How Nvidia's AI decides which parts of an image to keep sharp
Imagine your car's cameras are sending video to an AI system that watches for pedestrians and stop signs. Most of that frame — the sky, the road surface, a blank wall — doesn't matter much. But the patch of pixels where a person is standing? That part needs to be crisp enough for the AI to work correctly.
Nvidia's patent describes a system where the AI model itself tells the image encoder which regions of a frame are important. The encoder then applies higher quality compression settings to those zones and lower quality to everything else. The result is a smaller file that still gives the AI everything it needs.
The system can also tune itself over time. If the AI starts making mistakes — say, misidentifying objects — the encoding quality for the relevant regions can be bumped up automatically. It's a feedback loop between the compression layer and the intelligence layer, rather than treating the two as completely separate steps.

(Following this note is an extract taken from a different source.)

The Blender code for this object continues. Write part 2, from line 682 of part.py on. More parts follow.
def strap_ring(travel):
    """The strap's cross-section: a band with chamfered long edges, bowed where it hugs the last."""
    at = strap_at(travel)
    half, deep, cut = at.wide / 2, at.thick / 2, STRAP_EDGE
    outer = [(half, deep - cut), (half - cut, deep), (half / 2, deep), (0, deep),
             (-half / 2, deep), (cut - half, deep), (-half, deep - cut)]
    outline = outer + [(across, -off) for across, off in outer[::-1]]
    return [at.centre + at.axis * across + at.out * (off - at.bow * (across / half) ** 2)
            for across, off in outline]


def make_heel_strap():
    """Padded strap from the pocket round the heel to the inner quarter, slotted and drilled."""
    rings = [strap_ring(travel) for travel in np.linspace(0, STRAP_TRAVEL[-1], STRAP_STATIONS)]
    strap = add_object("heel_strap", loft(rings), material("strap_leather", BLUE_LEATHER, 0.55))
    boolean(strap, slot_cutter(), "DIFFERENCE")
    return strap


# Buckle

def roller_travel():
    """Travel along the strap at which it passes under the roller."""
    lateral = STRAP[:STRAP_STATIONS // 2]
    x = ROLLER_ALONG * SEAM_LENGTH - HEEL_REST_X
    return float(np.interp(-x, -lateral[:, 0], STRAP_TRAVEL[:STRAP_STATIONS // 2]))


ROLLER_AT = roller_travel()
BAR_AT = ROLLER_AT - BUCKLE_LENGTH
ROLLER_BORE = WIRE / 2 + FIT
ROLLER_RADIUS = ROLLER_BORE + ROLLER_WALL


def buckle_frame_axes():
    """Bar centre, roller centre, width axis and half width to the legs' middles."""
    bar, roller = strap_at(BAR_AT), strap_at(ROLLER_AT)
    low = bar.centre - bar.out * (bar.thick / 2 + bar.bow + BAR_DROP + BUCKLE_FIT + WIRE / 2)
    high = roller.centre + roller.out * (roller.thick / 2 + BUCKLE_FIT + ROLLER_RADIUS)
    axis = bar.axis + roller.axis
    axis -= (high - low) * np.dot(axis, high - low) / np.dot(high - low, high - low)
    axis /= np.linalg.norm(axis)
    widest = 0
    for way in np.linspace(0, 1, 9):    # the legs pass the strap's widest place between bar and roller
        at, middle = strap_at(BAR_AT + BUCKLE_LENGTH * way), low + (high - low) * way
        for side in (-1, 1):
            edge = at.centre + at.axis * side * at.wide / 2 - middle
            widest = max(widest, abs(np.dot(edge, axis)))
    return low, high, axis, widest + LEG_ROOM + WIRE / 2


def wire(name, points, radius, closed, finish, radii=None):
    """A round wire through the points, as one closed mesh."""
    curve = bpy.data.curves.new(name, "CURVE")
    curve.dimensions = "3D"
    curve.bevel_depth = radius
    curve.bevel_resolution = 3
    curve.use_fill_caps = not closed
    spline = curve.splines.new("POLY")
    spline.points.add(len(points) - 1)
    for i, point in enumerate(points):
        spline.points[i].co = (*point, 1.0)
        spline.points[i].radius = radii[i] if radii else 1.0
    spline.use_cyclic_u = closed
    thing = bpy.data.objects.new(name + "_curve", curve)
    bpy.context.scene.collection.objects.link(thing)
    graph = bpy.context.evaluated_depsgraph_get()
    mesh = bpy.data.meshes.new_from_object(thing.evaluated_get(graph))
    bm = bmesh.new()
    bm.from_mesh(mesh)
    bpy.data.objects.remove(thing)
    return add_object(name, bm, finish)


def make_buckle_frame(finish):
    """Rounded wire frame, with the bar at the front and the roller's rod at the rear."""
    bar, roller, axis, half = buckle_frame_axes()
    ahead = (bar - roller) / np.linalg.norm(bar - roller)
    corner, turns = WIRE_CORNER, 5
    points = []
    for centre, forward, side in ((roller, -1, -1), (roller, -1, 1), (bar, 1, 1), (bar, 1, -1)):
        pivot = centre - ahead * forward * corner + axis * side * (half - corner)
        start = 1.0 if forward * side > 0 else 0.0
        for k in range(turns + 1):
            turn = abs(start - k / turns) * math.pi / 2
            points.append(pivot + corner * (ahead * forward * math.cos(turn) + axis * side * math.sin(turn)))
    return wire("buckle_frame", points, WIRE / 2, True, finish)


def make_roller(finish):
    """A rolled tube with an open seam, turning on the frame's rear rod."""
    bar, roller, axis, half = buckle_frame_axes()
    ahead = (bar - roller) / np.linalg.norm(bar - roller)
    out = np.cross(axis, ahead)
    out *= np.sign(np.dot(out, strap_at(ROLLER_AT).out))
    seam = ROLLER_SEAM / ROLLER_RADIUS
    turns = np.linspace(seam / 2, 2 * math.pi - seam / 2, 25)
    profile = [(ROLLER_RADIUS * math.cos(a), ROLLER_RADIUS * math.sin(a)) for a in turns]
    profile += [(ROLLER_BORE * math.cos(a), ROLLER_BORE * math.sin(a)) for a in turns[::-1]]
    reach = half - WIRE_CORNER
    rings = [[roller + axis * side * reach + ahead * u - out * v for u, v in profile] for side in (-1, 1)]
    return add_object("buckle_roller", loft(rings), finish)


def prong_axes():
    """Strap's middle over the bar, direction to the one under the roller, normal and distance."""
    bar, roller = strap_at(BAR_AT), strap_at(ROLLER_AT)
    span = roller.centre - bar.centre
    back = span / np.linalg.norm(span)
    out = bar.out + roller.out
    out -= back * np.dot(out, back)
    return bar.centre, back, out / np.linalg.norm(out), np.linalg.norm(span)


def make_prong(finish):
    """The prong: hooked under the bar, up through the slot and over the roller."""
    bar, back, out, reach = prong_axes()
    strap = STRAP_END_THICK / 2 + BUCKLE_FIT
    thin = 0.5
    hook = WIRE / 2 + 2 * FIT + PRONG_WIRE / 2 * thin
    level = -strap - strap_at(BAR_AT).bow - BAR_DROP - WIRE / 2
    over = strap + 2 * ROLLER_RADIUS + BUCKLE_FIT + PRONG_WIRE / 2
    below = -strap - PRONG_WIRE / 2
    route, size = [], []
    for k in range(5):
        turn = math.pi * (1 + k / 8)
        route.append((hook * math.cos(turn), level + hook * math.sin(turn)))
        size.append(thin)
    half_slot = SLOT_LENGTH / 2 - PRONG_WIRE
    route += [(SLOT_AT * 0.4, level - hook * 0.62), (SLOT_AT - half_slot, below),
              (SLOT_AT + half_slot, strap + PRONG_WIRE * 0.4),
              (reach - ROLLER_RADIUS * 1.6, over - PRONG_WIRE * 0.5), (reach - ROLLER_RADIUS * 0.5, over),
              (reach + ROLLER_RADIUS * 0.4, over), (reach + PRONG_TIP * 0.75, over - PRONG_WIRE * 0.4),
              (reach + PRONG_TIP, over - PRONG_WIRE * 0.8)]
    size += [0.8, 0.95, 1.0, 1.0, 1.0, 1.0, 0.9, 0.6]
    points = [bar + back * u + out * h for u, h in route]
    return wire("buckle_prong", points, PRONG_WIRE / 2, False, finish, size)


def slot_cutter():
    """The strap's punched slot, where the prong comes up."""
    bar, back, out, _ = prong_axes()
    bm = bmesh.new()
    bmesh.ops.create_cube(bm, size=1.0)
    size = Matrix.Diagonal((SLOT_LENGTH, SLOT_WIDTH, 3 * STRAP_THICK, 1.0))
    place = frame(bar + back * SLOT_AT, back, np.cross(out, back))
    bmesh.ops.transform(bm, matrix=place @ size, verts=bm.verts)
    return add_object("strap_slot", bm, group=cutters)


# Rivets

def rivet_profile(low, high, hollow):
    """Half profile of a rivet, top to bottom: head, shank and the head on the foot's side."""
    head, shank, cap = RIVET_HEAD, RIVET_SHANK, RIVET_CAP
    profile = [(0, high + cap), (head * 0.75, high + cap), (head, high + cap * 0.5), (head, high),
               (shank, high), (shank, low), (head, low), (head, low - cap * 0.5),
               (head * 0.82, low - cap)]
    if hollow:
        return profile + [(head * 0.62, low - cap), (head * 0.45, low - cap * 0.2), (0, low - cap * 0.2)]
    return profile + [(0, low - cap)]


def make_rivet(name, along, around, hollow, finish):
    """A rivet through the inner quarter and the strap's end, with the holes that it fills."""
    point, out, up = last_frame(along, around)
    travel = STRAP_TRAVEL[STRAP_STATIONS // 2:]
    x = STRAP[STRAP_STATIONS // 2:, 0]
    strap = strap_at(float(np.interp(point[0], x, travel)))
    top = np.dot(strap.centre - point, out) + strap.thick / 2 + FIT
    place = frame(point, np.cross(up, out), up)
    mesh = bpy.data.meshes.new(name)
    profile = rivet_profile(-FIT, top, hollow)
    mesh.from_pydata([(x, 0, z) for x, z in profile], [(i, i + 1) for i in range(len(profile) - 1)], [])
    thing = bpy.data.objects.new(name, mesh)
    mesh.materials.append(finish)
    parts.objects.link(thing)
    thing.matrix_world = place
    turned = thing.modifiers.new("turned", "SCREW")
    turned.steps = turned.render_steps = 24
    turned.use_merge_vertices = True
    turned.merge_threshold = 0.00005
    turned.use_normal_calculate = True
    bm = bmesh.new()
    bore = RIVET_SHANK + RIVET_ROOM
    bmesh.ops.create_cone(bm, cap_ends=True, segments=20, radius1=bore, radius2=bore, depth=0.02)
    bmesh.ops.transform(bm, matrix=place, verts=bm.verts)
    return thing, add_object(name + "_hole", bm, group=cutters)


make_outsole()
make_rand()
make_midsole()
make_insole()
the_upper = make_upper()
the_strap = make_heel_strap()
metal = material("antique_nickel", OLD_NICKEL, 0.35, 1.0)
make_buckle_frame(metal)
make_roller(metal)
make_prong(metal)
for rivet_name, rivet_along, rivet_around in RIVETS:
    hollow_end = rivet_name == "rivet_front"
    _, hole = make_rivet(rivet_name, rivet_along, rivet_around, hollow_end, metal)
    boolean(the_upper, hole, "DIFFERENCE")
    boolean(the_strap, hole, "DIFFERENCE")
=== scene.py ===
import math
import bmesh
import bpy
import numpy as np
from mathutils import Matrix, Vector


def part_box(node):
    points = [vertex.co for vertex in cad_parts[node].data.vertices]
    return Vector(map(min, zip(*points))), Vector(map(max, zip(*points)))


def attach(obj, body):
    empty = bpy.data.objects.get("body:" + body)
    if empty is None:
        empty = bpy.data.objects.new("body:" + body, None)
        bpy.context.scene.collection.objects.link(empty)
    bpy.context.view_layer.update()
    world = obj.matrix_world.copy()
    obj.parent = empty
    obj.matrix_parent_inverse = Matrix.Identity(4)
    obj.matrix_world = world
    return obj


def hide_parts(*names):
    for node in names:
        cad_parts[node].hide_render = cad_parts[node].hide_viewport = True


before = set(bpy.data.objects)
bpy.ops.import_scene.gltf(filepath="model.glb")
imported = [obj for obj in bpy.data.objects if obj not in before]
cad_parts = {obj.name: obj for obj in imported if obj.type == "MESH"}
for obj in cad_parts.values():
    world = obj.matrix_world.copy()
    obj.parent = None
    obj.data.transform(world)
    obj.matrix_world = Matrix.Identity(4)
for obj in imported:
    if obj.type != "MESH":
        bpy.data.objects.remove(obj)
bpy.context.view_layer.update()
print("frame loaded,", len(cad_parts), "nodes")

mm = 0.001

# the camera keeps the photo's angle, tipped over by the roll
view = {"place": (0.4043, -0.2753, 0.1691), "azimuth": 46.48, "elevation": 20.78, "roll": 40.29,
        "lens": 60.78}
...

How the encoder reads ML feedback to set per-region quality
The patent describes a pipeline that sits between image capture and AI inference. Here's the flow:
- Region detection: A machine learning model (MLM) processes incoming sensor data and identifies specific image regions — bounding boxes or segmentation masks around objects of interest.

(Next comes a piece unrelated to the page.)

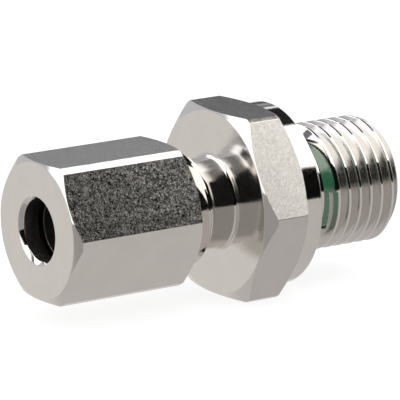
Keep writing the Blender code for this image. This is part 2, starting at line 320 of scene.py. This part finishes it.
def hexagon_bar(name, across_flats, corner_flat, round_over, start, end, station):
    """Length of hexagon bar with narrow flats on its corners and softened long edges."""
    builder = bmesh.new()
    upright = Matrix.Translation((start, 0, 0)) @ Matrix.Rotation(math.pi / 2, 4, "Y")
    bmesh.ops.create_circle(
        builder, cap_ends=True, segments=6, radius=corner_radius(across_flats), matrix=upright)
    for offset, kind, segments in ((corner_flat, "WIDTH", 1), (round_over, "OFFSET", 2)):
        bmesh.ops.bevel(
            builder, geom=builder.verts[:], offset=offset, offset_type=kind,
            affect="VERTICES", segments=segments, profile=0.5, material=-1)
    pulled = bmesh.ops.extrude_face_region(builder, geom=builder.faces[:])
    moved = [item for item in pulled["geom"] if isinstance(item, bmesh.types.BMVert)]
    bmesh.ops.translate(builder, vec=(end - start, 0, 0), verts=moved)
    return make_mesh_object(name, builder, station)


def thread_coil(
        name, groove, round_over, pitch, centre, end, segments, station, start_angle=0.0):
    """Right-hand coil with a thread groove's section, which starts at an angle from the top."""
    steps = math.ceil((end - centre) / pitch * segments)
    builder = bmesh.new()
    outline_loop(builder, [(centre + along, radius) for along, radius in groove], round_over)
    turn = Matrix.Rotation(start_angle, 3, "X")
    bmesh.ops.rotate(builder, verts=builder.verts, cent=(0, 0, 0), matrix=turn)
    first = builder.edges[:]
    swept = bmesh.ops.spin(
        builder, geom=builder.verts[:] + first, cent=(0, 0, 0), axis=(1, 0, 0),
        dvec=(pitch / segments, 0, 0), angle=math.tau * steps / segments, steps=steps)
    last = [item for item in swept["geom_last"] if isinstance(item, bmesh.types.BMEdge)]
    bmesh.ops.edgeloop_fill(builder, edges=first)
    bmesh.ops.edgeloop_fill(builder, edges=last)
    return make_mesh_object(name, builder, station)


def combine(piece, cutter, operation):
    """Cut a piece with another one, and remove the cutter."""
    fewest_faces = 12
    modifier = piece.modifiers.new(cutter.name, "BOOLEAN")
    modifier.operation = operation
    modifier.solver = "EXACT"
    modifier.object = cutter
    cut_mesh = bpy.data.meshes.new_from_object(
        piece.evaluated_get(bpy.context.evaluated_depsgraph_get()))
    if len(cut_mesh.polygons) < fewest_faces:
        raise RuntimeError(f"{piece.name} lost its shape when {cutter.name} cut it")
    piece.modifiers.clear()
    old_mesh, piece.data = piece.data, cut_mesh
    cut_mesh.name = piece.name
    bpy.data.meshes.remove(old_mesh)
    bpy.data.objects.remove(cutter)


def shade(piece, angle=28.0):
    """Smooth shading on round faces, crisp edges elsewhere, and large faces kept flat."""
    piece.data.shade_smooth()
    piece.data.set_sharp_from_angle(angle=math.radians(angle))
    weighted = piece.modifiers.new("large_faces_first", "WEIGHTED_NORMAL")
    weighted.mode = "FACE_AREA"
    weighted.weight = 100
    weighted.keep_sharp = True


def finish_piece(piece, body, node):
    """Put a piece on its moving body, and hide the solid that it stands for."""
    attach(piece, body)
    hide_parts(node)


# Places of the finishes


def paint(piece, material):
    """Give a whole piece one finish."""
    piece.data.materials.clear()
    piece.data.materials.append(material)


def paint_between(piece, low, high, material, belongs):
    """Give the faces between two stations that pass a test a finish of their own."""
    piece.data.materials.append(material)
    index = len(piece.data.materials) - 1
    for face in piece.data.polygons:
        if low < face.center.x / MILLIMETRE < high and belongs(face):
            face.material_index = index


def from_axis(face):
    """Distance from the axis to the middle of a face."""
    return math.hypot(face.center.y, face.center.z)


def outward(face):
    """How squarely a face looks away from the axis, times its distance from it."""
    return face.normal.y * face.center.y + face.normal.z * face.center.z


def bar_flat(face):
    """True for the flats of a hexagon."""
    radius = from_axis(face)
    level = abs(face.normal.x) < LEVEL
    return level and outward(face) > SQUARE_TO_AXIS * radius and radius > INSIDE_ANY_FLAT


def steep(face):
    """True for flat ends and the flanks of a thread."""
    return abs(face.normal.x) > STEEP


def ramp_up(face):
    """True for a slope of about 45 degrees that rises away from the nut."""
    least, most = RAMP_STEEPNESS
    return least < -face.normal.x < most


def inward_bore(face):
    """True for the faces of a bore, which look at the axis or lie close to it."""
    return outward(face) < -INWARD or from_axis(face) < OUTSIDE_ANY_BORE


# Outlines, as (station, radius) points counted from the sealing face


def body_outline(s):
    """Outline of the body from the stud's end along the outside and back through the bore."""
    stud, body = s.stud, s.body
    radius, collar = stud.thread / 2, stud.collar / 2
    corner = corner_radius(body.hexagon)
    chamfer = (corner - collar) * slope(HEXAGON_CHAMFER)
    collar_chamfer, passage_chamfer = 0.2, 0.3
    fillet, fillet_middle = 0.35, 0.12
    seat_radius = stud.seal / 2 + s.nut.gap
    seat_floor = -(stud.seal_thickness - stud.seal_proud + s.nut.gap)
    end_chamfer = stud.depth + PAST
    neck, neck_end = body.neck / 2, s.hexagon_face - body.neck_length
    tube_radius = body.thread / 2
    tube_chamfer = body.depth + PAST
    mouth, bore, passage = body.cone_mouth / 2, body.bore / 2, stud.passage / 2
    return [
        (stud.length, radius - end_chamfer),
        (stud.length - end_chamfer, radius),
        (stud.relief + radius - s.relief_radius, radius),
        (stud.relief, s.relief_radius),
        (seat_floor, s.relief_radius),
        (seat_floor, seat_radius),
        (0.0, seat_radius),
        (0.0, collar - collar_chamfer),
        (-collar_chamfer, collar),
        (-stud.collar_width, collar),
        (-stud.collar_width - chamfer, corner),
        (s.hexagon_face + chamfer, corner),
        (s.hexagon_face, collar),
        (s.hexagon_face, neck + fillet),
        (s.hexagon_face - fillet_middle, neck + fillet_middle),
        (s.hexagon_face - fillet, neck),
        (neck_end, neck),
        (neck_end - (tube_radius - neck), tube_radius),
        (s.cone_face + tube_chamfer, tube_radius),
        (s.cone_face, tube_radius - tube_chamfer),
        (s.cone_face, mouth),
        (s.cone_face + (mouth - bore) / slope(HALF_CONE), bore),
        (s.cone_face + body.socket, bore),
        (s.cone_face + body.socket, passage),
        (stud.length - passage_chamfer, passage),
        (stud.length, passage + passage_chamfer),
    ]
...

- Property assignment: Each region gets a set of encoding properties — things like quantization level, bitrate allocation, or resolution — based on how important that region is to the model's output. Importance can be ranked by performance metrics (how much does quality loss here hurt accuracy?) or by explicit priority ordering.
- Adaptive encoding: An encoder generates a compressed image using different quality settings for different regions simultaneously, rather than one uniform setting for the whole frame.

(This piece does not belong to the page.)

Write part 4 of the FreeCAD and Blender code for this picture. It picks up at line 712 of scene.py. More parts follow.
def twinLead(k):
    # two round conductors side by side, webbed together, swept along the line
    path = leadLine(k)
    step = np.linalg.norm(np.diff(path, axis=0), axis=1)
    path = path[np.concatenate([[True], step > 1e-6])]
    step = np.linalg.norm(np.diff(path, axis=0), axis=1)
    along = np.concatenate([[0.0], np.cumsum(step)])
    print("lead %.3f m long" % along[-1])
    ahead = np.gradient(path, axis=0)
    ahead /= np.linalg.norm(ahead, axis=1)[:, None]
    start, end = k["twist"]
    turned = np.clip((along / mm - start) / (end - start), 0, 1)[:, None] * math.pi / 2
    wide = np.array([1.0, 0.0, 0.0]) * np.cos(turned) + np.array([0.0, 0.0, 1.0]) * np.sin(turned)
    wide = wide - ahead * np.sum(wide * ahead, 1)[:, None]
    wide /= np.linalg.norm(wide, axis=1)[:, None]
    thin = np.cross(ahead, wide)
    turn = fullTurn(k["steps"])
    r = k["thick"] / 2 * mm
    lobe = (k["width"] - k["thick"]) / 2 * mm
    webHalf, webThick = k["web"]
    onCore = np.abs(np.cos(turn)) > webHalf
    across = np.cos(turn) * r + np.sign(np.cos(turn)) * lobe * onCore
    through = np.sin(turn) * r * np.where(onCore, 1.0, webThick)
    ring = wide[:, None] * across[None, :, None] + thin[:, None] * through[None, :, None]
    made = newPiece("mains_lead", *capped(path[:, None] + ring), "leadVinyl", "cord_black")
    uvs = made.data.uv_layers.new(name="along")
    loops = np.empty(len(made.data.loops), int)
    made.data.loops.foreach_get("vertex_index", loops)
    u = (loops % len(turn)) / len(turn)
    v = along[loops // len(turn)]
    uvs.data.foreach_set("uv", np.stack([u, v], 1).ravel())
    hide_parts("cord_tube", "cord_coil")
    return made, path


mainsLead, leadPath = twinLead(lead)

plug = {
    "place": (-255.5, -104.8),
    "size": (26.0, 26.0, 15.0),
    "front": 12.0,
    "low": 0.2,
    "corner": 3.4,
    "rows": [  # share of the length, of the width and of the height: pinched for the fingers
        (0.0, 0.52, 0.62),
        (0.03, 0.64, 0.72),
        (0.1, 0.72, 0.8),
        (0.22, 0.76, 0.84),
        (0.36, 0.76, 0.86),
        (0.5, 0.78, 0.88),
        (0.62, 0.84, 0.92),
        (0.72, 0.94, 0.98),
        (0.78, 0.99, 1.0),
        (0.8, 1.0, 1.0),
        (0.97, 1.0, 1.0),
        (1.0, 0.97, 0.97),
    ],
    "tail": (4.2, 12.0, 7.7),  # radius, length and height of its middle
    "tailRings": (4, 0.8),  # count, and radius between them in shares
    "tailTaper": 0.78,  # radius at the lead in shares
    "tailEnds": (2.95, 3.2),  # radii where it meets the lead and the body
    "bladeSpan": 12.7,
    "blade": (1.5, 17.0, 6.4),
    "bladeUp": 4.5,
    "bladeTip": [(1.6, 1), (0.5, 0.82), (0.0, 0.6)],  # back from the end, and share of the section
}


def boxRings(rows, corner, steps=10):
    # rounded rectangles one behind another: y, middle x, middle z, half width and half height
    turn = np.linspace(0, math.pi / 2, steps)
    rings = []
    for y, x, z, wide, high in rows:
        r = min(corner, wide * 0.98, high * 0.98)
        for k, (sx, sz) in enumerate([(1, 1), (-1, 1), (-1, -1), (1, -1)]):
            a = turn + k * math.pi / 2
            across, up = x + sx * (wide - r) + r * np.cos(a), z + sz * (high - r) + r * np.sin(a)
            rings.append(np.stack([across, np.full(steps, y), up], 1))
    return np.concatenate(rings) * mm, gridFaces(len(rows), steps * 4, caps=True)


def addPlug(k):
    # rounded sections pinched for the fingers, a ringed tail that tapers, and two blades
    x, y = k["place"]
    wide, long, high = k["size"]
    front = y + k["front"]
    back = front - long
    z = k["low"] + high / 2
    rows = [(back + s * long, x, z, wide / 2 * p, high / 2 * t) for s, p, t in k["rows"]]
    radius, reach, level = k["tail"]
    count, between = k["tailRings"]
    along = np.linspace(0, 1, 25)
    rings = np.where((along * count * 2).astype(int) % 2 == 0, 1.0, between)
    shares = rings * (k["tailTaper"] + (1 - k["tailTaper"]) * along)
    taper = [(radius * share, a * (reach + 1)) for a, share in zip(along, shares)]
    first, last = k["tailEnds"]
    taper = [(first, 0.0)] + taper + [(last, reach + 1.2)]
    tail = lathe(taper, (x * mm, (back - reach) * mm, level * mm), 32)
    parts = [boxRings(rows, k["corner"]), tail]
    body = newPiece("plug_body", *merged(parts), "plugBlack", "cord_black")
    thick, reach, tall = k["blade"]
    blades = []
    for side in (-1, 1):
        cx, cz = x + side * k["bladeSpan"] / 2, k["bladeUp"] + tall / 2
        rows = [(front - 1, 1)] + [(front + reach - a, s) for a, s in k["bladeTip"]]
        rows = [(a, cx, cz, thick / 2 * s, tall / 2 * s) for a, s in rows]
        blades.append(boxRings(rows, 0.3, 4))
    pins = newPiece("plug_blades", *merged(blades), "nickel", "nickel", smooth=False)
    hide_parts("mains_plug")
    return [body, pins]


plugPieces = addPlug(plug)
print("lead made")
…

- Feedback loop: When the encoded image is decoded and fed back into the MLM, the system checks whether the model's output on the compressed version matches what it produced on the original. If accuracy drops, the encoding properties for that region are tightened.
The key insight is that compression and inference are treated as a closed loop, not separate stages. The MLM's own performance metrics drive the encoder's decisions, which means quality is allocated where it statistically pays off most.
What this means for autonomous vehicles and edge AI cameras
For autonomous vehicles and robotics, camera feeds are a major source of bandwidth and storage pressure. Systems like these have to transmit or store enormous volumes of image data while running inference in near-real time. A compression scheme that's ML-aware — one that knows a pedestrian's bounding box matters more than the asphalt behind it — could reduce data volume without the accuracy penalties that come from blunt quality reduction.
This also has implications for edge AI deployments more broadly: surveillance cameras, drones, industrial inspection systems. Anywhere you have constrained bandwidth and an AI pipeline downstream, you want your encoder and your model to be talking to each other. Nvidia, which already supplies chips and software for many of these use cases, would be well-positioned to bake this directly into its inference stack.
This is genuinely clever systems work — treating compression as a first-class concern for AI pipelines rather than an afterthought. The feedback loop between model performance and encoder settings is the interesting bit, and it lines up neatly with Nvidia's push into autonomous vehicle and edge inference hardware. Worth watching, especially as Nvidia's DRIVE and Jetson platforms compete on exactly this kind of end-to-end efficiency.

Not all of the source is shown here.